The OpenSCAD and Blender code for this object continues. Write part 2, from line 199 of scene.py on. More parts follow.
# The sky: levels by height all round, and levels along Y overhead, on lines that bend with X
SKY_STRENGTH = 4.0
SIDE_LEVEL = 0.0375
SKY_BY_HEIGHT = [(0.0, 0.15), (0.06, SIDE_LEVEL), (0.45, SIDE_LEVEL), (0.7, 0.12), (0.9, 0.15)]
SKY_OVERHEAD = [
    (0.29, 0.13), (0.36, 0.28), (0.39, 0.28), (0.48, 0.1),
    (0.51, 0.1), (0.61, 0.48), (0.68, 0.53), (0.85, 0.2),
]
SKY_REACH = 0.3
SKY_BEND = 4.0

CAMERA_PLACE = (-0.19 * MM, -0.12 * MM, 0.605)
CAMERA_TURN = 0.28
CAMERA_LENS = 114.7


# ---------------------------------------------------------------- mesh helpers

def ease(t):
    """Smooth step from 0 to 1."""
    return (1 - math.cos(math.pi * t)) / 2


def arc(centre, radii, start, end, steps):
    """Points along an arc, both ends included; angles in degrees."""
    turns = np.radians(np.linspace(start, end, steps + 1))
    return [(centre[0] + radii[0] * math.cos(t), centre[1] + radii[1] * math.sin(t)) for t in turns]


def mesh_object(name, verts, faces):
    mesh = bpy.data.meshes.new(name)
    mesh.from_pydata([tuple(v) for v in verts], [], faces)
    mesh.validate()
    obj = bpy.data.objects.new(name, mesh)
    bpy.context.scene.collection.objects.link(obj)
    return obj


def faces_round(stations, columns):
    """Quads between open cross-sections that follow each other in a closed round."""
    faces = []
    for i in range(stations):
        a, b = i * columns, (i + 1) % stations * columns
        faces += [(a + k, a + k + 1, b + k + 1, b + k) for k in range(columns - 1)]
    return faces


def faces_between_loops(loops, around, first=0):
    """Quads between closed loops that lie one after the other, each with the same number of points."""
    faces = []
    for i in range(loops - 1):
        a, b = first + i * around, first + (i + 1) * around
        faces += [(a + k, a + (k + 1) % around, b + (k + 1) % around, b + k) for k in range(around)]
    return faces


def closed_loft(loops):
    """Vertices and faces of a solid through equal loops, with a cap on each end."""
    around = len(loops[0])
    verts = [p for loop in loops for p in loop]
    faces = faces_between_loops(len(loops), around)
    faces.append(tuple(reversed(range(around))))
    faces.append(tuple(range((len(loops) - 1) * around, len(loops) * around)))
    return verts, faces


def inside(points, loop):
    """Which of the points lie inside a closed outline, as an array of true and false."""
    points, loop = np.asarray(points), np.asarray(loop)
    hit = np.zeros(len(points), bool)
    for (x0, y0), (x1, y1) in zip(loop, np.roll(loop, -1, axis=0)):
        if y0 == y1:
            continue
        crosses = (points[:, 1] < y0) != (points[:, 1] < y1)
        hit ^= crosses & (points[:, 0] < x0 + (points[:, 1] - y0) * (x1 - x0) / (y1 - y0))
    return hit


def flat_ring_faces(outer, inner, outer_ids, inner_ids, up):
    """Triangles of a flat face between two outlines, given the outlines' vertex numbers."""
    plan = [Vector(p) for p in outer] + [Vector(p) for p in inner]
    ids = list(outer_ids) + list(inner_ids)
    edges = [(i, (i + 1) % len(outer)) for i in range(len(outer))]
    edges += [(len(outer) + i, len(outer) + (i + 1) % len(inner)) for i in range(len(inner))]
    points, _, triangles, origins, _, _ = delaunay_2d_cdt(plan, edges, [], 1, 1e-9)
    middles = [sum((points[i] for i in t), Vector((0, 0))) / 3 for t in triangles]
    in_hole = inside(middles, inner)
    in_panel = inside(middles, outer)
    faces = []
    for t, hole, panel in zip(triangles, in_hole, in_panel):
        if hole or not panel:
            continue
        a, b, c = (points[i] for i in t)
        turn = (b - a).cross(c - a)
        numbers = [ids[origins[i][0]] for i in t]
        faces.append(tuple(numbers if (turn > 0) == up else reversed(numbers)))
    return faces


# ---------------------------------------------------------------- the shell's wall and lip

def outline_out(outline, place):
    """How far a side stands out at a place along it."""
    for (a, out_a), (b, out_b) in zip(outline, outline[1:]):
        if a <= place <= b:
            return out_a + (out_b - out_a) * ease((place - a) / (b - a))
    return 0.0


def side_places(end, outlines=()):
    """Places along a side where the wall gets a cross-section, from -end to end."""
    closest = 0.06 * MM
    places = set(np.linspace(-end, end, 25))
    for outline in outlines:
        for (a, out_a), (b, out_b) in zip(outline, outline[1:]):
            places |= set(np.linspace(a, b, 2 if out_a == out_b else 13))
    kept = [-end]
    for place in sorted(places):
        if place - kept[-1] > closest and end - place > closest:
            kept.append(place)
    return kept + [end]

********

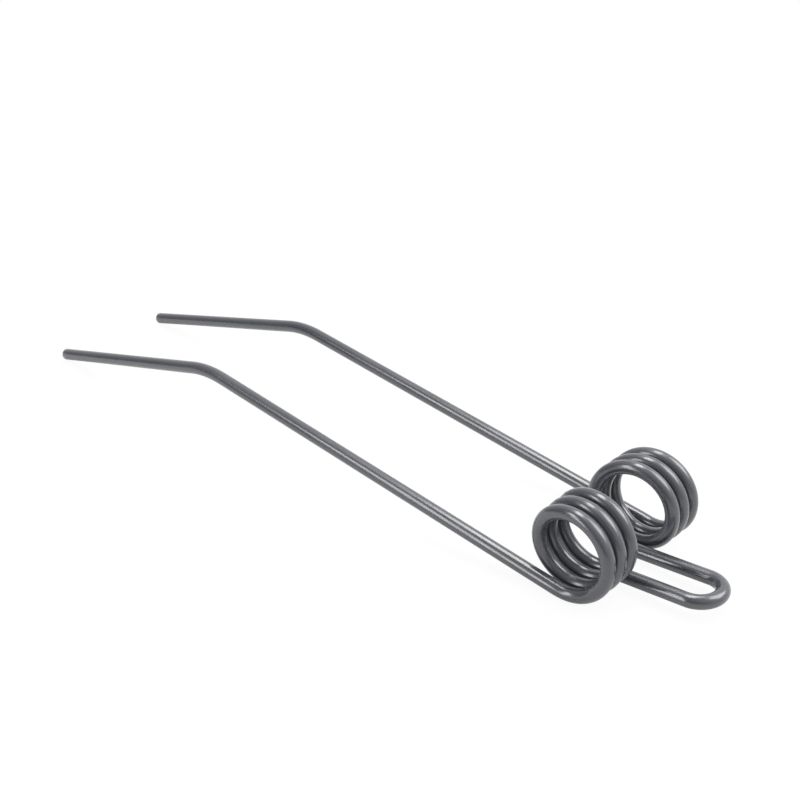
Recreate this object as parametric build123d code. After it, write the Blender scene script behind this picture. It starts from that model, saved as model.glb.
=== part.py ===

********

== GIVEN REQUEST ==
List all lines holding the string "part".

== COMPLETE RESPONSE ==
The OpenSCAD and Blender code for this object continues. Write part 2, from line 199 of scene.py on. More parts follow.
=== part.py ===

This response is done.